#### [Exercise brief]
What is needed is an exact copy of the lines from the line containing "if obj.type not" to the line containing "imported = [obj", both lines included, and nothing else.

#### [Raw data]
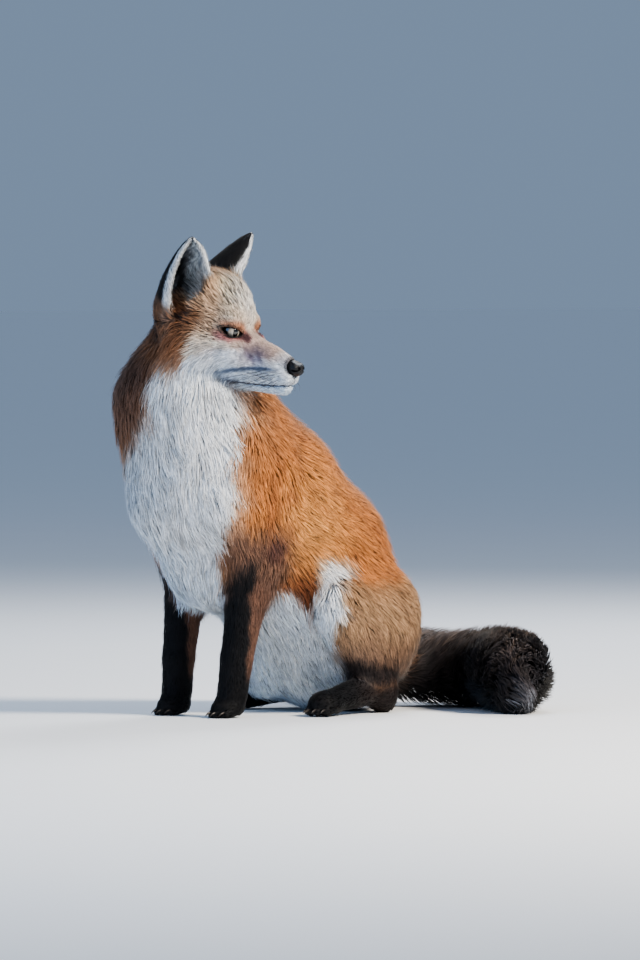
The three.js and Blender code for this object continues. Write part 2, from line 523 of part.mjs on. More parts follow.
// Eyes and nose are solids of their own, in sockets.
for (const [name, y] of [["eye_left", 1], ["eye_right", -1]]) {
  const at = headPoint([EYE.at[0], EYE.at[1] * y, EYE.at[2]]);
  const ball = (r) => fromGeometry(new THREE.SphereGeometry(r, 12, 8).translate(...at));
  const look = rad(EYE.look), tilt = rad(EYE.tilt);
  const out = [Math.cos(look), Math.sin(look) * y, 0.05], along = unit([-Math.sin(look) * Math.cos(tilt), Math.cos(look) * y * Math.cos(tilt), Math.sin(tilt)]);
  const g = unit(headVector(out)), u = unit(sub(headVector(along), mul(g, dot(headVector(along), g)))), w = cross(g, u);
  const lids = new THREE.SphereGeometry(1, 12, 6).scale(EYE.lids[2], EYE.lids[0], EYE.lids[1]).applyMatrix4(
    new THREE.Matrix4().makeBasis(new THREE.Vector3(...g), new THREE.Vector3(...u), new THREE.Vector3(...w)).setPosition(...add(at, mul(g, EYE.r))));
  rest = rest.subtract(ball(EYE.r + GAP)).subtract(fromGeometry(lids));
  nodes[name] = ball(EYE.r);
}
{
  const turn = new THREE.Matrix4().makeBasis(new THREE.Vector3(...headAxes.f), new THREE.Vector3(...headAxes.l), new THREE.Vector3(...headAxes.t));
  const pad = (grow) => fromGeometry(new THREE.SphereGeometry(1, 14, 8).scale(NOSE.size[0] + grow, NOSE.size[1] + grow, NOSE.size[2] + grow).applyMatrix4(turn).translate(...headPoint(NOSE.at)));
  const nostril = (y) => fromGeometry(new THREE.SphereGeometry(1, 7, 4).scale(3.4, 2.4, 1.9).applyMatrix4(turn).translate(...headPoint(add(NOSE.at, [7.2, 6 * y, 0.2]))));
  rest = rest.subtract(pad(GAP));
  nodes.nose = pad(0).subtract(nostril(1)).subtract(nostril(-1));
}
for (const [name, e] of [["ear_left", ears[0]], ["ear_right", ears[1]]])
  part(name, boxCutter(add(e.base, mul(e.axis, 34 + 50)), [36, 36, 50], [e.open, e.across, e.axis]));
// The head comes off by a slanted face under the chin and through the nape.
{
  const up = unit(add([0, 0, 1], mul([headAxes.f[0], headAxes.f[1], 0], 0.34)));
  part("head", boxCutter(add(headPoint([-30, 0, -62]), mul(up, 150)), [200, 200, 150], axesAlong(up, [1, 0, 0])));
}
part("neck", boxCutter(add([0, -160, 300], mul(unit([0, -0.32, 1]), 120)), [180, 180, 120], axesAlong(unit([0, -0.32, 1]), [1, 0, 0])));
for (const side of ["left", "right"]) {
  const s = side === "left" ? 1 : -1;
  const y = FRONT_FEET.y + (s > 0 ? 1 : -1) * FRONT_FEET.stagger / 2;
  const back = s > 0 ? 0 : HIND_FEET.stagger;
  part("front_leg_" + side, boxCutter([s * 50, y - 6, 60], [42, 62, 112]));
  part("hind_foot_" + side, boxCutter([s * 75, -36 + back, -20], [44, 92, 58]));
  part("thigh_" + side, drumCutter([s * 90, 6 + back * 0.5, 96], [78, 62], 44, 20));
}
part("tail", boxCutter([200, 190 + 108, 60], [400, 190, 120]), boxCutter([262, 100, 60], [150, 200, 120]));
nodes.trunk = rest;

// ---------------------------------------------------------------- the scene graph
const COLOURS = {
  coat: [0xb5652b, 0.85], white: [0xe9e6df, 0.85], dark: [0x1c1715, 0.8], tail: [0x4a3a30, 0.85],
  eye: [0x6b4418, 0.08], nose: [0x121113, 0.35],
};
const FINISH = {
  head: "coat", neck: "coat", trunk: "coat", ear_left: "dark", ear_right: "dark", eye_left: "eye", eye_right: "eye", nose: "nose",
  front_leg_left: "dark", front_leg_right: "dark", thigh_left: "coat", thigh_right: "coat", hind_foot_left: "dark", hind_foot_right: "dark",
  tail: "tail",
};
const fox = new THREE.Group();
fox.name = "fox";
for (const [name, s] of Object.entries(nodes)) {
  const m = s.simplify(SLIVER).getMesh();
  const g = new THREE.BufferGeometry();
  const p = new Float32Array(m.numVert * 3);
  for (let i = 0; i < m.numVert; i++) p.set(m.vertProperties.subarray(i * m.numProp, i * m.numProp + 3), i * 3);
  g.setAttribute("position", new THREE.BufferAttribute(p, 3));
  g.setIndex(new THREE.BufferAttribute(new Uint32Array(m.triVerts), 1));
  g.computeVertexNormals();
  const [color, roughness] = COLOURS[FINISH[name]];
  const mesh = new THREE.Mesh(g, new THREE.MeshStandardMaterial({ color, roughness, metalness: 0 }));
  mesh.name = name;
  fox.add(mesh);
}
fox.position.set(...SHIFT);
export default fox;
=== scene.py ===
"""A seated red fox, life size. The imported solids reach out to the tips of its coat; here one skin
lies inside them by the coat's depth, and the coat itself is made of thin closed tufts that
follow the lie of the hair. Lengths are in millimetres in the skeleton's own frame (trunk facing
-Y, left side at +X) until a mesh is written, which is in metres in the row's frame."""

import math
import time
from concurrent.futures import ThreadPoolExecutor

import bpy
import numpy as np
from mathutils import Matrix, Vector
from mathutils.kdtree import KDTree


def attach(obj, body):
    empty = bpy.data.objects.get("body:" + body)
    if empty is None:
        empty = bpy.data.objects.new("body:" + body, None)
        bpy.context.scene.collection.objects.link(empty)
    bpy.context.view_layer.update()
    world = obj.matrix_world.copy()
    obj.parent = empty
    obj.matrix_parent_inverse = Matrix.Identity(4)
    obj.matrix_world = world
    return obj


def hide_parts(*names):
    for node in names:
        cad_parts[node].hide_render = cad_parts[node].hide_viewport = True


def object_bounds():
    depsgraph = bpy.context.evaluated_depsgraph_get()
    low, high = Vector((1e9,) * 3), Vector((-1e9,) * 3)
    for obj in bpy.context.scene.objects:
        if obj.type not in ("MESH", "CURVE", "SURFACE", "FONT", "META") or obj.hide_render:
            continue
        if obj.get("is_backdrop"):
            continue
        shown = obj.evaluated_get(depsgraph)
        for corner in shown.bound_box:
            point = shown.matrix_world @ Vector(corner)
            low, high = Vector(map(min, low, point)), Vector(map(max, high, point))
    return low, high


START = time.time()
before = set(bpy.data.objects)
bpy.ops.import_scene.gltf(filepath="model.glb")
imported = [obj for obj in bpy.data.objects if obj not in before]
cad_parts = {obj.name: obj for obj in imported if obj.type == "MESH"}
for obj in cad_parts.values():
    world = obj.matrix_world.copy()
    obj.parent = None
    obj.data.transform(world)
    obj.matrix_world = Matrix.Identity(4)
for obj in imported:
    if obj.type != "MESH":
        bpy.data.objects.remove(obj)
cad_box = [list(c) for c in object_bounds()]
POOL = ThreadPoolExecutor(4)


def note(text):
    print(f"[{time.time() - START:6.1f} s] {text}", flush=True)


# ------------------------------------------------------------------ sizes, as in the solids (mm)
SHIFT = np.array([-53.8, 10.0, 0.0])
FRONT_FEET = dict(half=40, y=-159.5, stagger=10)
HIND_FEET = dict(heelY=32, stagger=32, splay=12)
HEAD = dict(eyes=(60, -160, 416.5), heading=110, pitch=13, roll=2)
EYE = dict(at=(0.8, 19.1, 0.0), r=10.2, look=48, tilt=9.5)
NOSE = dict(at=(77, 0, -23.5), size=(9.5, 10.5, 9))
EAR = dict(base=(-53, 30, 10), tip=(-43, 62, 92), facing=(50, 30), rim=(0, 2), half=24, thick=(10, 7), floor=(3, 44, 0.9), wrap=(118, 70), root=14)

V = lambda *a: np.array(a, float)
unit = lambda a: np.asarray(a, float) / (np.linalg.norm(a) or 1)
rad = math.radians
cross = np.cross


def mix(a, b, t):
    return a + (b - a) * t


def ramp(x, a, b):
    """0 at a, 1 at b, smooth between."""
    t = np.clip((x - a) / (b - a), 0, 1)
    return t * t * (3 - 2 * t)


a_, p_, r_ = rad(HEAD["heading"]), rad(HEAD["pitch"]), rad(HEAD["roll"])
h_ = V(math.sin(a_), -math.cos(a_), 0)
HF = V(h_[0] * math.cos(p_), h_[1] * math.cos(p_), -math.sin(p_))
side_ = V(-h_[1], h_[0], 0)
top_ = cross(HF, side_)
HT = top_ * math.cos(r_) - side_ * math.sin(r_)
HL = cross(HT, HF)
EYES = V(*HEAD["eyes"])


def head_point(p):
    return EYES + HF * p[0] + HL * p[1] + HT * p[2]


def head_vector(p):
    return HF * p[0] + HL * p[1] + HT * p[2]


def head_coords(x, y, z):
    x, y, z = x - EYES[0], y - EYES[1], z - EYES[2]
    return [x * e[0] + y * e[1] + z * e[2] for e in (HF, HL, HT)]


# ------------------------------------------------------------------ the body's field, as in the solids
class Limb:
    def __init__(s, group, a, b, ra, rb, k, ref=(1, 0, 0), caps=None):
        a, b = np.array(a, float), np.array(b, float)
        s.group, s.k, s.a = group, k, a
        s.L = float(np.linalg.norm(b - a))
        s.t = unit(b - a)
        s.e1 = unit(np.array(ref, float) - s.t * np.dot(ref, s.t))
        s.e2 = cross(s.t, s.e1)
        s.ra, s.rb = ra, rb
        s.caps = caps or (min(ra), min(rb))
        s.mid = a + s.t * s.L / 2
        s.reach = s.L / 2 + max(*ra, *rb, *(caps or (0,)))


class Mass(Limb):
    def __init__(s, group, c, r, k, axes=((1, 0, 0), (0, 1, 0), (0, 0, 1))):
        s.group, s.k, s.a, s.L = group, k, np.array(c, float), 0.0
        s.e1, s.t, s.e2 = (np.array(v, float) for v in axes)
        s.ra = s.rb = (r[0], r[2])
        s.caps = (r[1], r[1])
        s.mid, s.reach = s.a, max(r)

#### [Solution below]
        if obj.type not in ("MESH", "CURVE", "SURFACE", "FONT", "META") or obj.hide_render:
            continue
        if obj.get("is_backdrop"):
            continue
        shown = obj.evaluated_get(depsgraph)
        for corner in shown.bound_box:
            point = shown.matrix_world @ Vector(corner)
            low, high = Vector(map(min, low, point)), Vector(map(max, high, point))
    return low, high


START = time.time()
before = set(bpy.data.objects)
bpy.ops.import_scene.gltf(filepath="model.glb")
imported = [obj for obj in bpy.data.objects if obj not in before]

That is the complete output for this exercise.